### Exercise instructions
Return only the stretch of the material below that begins with the line containing "Write the OpenSCAD" and ends with the line containing "the right side.", exactly; both of those lines belong to it.

### Supplied data
[BEGIN]

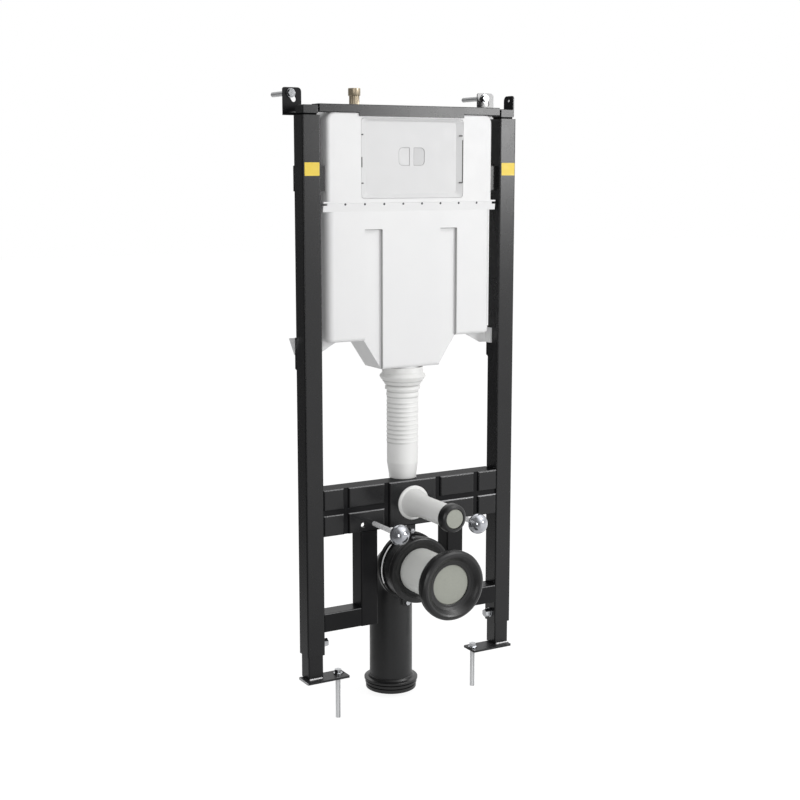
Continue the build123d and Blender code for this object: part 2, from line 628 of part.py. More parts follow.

[END]
[BEGIN]

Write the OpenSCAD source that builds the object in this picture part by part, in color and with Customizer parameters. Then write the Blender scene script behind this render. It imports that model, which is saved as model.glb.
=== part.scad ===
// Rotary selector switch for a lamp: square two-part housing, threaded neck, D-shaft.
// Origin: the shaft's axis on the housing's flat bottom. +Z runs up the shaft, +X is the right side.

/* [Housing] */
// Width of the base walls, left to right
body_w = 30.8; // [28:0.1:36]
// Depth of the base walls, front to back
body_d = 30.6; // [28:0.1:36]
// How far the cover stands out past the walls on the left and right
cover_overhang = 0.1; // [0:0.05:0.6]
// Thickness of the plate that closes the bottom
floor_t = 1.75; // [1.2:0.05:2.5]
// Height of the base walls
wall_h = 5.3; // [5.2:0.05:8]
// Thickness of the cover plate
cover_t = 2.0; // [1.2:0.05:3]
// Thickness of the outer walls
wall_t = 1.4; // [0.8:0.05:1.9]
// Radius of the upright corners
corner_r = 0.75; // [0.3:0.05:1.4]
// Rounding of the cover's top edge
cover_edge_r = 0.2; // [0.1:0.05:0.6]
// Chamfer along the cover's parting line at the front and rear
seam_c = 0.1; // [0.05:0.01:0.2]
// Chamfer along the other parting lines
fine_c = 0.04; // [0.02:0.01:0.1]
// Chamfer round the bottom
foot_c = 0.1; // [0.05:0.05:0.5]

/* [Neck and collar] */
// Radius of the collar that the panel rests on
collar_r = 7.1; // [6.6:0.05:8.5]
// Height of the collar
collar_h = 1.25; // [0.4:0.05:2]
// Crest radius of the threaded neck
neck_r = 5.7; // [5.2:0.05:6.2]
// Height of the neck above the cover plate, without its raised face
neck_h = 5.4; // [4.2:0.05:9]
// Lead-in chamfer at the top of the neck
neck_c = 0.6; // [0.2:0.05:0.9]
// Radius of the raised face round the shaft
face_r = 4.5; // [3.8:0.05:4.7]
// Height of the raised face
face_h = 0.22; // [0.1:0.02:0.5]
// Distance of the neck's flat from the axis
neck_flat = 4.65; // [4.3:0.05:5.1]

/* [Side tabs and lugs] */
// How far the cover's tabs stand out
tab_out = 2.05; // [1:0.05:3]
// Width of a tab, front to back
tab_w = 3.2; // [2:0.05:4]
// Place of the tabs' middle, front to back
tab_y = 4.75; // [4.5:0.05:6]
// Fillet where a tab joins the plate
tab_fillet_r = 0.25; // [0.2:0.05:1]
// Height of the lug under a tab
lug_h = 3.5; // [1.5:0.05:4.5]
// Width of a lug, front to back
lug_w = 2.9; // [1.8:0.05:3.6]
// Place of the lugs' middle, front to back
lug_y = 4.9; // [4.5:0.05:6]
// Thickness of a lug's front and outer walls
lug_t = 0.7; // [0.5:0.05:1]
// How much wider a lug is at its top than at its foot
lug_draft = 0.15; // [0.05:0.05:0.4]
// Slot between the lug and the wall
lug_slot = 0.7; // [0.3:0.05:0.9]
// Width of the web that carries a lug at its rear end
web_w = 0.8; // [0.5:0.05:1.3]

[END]

### Solution
Write the OpenSCAD source that builds the object in this picture part by part, in color and with Customizer parameters. Then write the Blender scene script behind this render. It imports that model, which is saved as model.glb.
=== part.scad ===
// Rotary selector switch for a lamp: square two-part housing, threaded neck, D-shaft.
// Origin: the shaft's axis on the housing's flat bottom. +Z runs up the shaft, +X is the right side.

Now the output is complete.